Ницше и Шопенгауэр, Достоевский и Некрасов, Чайковский и Мусоргский стали жертвами сексуальной необузданности и прочих пороков, причем не каких-то банальных шалостей среднестатистического развращенного человека, а тяжелых извращений и распущенности, не совместимых ни с какими моральными нормами. Поступки и поведение этих выдающихся личностей XIX–ХХ вв. всегда являлись темой для обсуждения.

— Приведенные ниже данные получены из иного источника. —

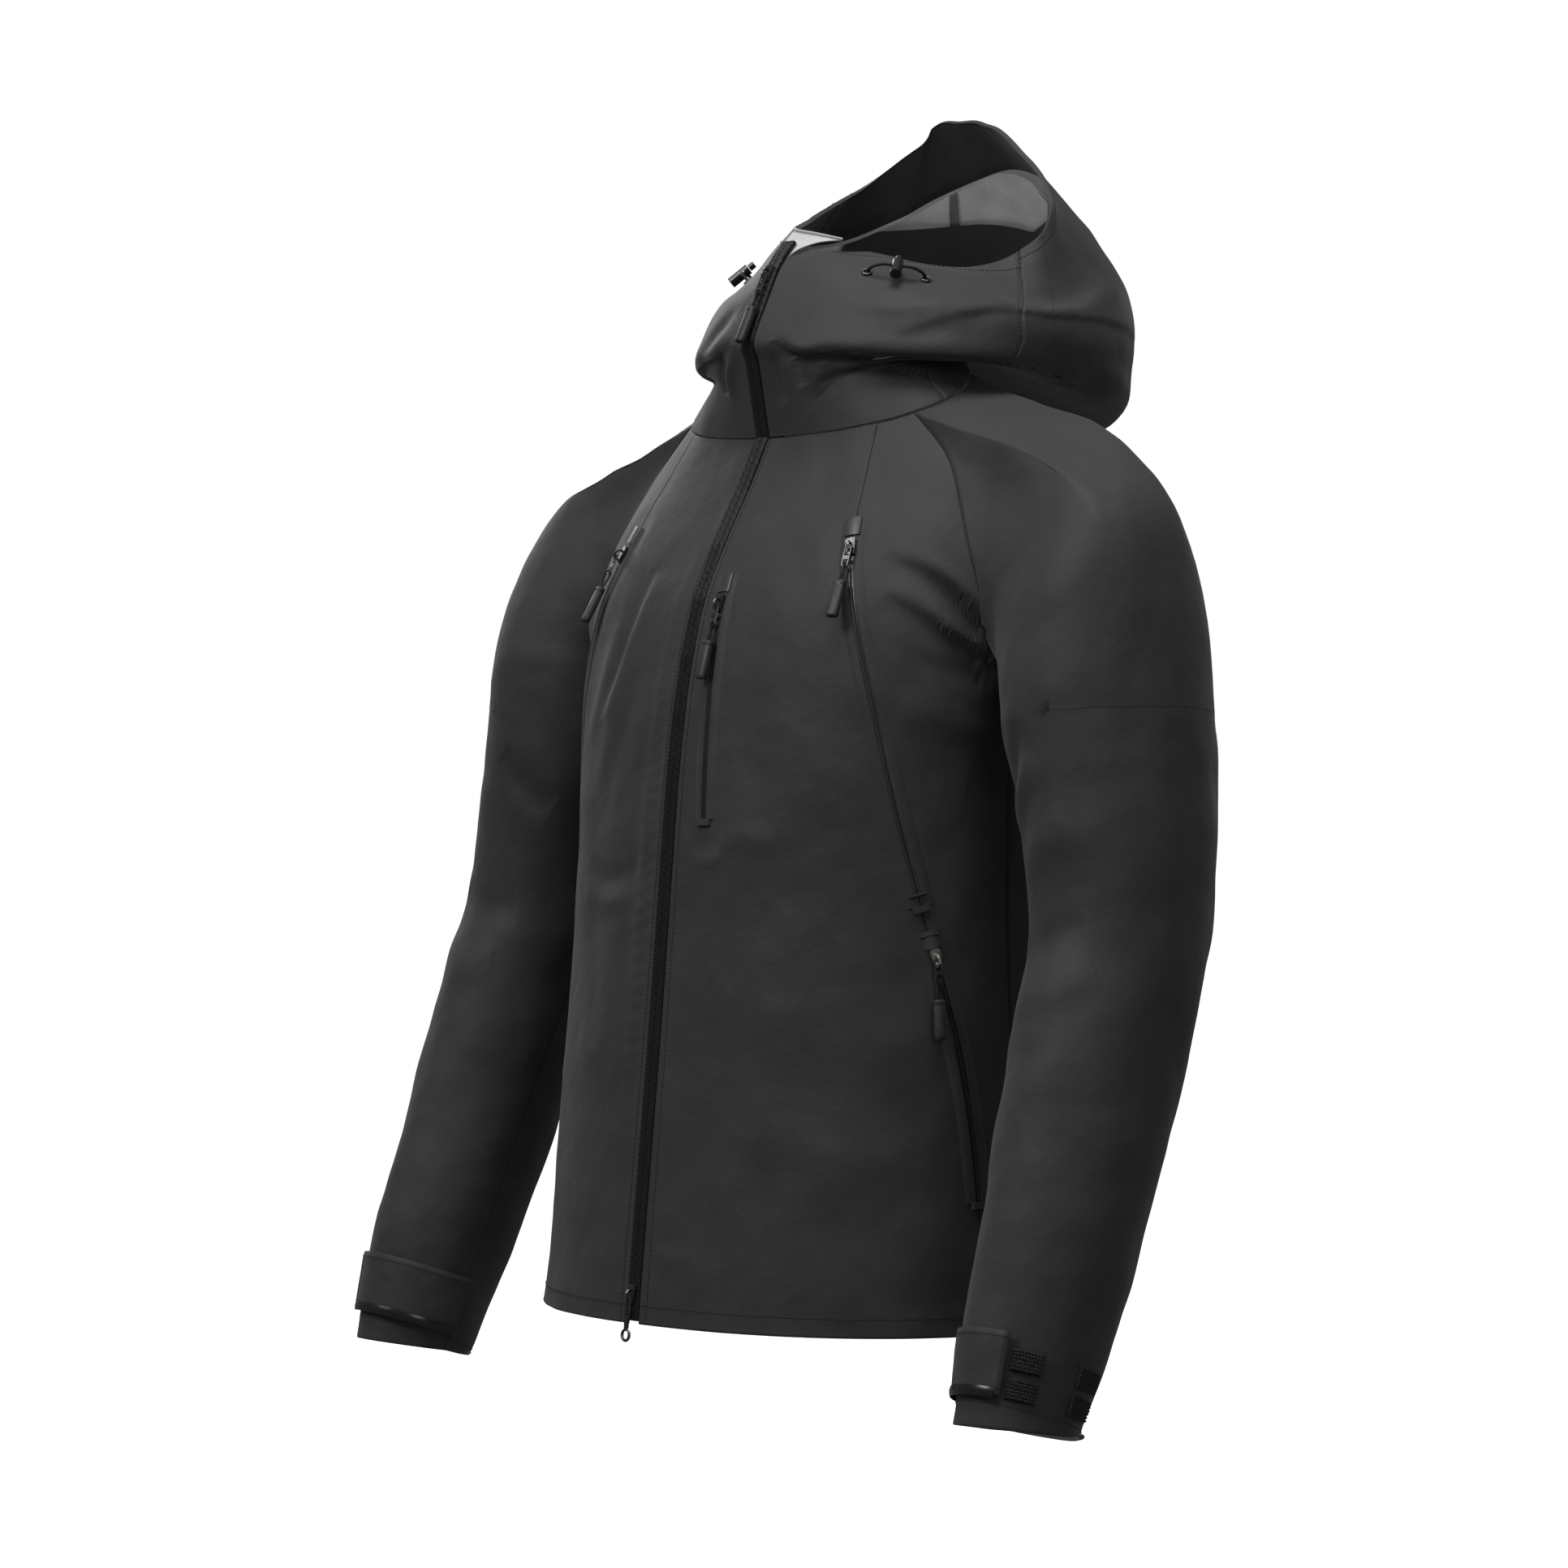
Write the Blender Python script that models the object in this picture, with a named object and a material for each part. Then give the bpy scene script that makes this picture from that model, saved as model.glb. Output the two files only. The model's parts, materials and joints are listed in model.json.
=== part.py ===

Вот что вспоминает, например, в 1923 г. А. Нашина-Евреинова: «Разговаривая как-то с К. И. Чуковским, раздобывшим интересные и совершенно новые материалы о Некрасове и Достоевском (см. «Каменное сердце»), я с чрезвычайным интересом выслушала от него такую характеристику Достоевского: «Да, для меня совершенно ясно, что как Некрасов, так и Достоевский недели не могли прожить без женщины». И далее, пытаясь найти ответ на слухи об изнасиловании Достоевским несовершеннолетней девочки, муссируемые в то время в обществе, Нашина-Евреинова продолжает: «Вероятно, сплетня о насилии имела все-таки свои основания. Говорят, что Страхов «определенно утверждал», Венгеров слышал об этом от Тургенева и Висковатова, а Булгаков мог только сказать: «Может быть, это и клевета». И многие другие исследователи и лица, близко знавшие Достоевского, не совсем склонны считать это за чистую клевету. Я не знаю ничего, наверное (да и кто же знает?) и вместе с К. И. Чуковским, с которым говорила по данному поводу, могу только сказать – это не то, что про человека наболтать, будто он на базаре дыню съел».